Luxury marketing in Federal Heights is about fit
The best marketing plan for your home is not the loudest one. It is the one that fits the property, the neighborhood, and the buyer most likely to act.
In Federal Heights, that means thoughtful pricing, selective improvements, strong staging, and media that captures both the home and the setting around it. When those pieces align, your listing has a much better chance to stand out in a careful, comparison-driven market.
If you are thinking about selling in Federal Heights and want a strategy built around presentation, local context, and high-visibility marketing, connect with James Roth to start the conversation.
FAQs
How should you price a luxury home in Federal Heights?
- Use tight micro-comps instead of broad city averages, since Federal Heights has limited public listing data and a highly varied housing stock.
What updates should you make before listing a Federal Heights home?
- Focus on selective cosmetic improvements like paint, fixtures, landscaping, cleaning, and minor repairs, since major renovations often do not return full cost.
Do Federal Heights sellers need to check historic district rules?
- Yes. Before exterior work, you should confirm whether the property is in a local historic district or landmark site because some changes may require Salt Lake City Planning Division approval.
Why is staging important for a luxury home in Federal Heights?

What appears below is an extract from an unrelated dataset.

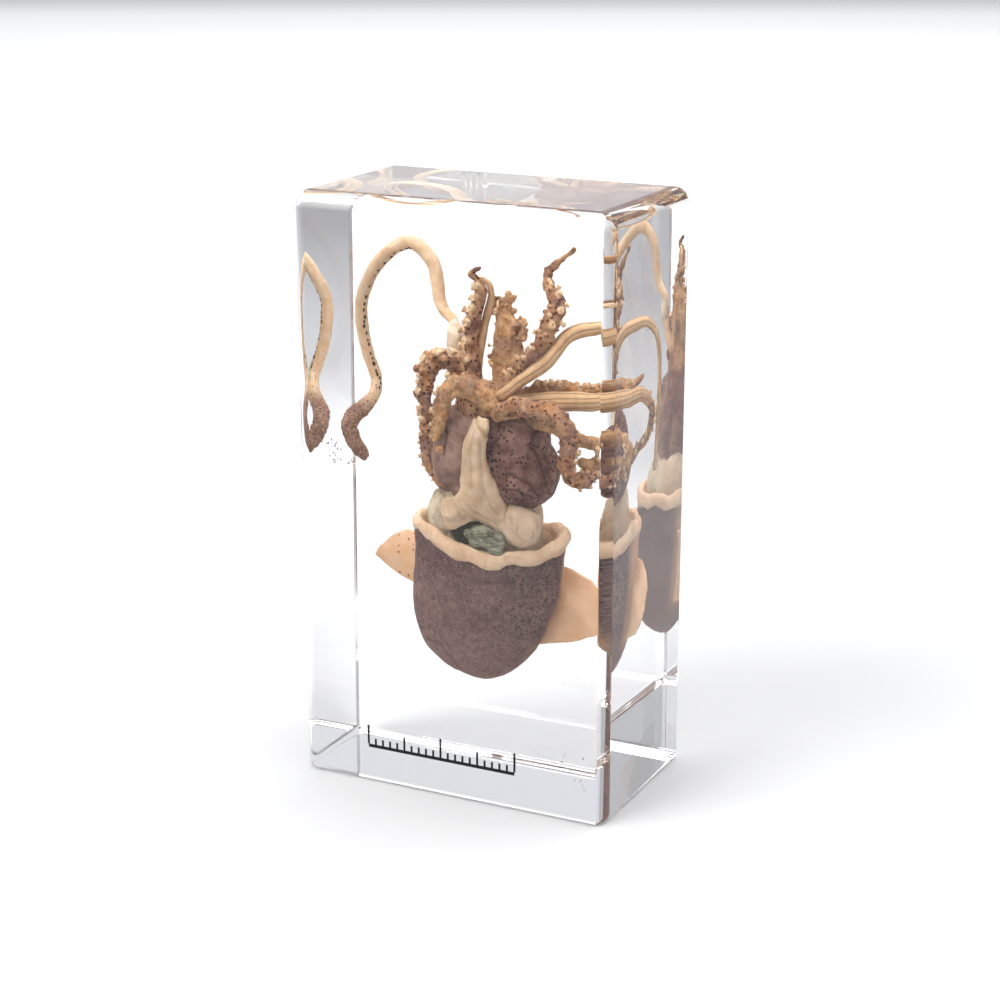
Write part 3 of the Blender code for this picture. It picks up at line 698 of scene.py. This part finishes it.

- Staging helps buyers visualize the home more easily, especially in distinctive homes where layout, character, and outdoor living spaces need clear presentation.
What kind of marketing works best for a Federal Heights luxury listing?
- A polished package with professional photography, video, aerial footage, virtual assets, and strong social distribution tends to work best because many buyers start and narrow their search online.
Are out-of-state buyers relevant for Federal Heights home sales?
- Yes. Salt Lake City has seen strong out-of-market online demand, so your marketing should be built to reach both local and relocation buyers.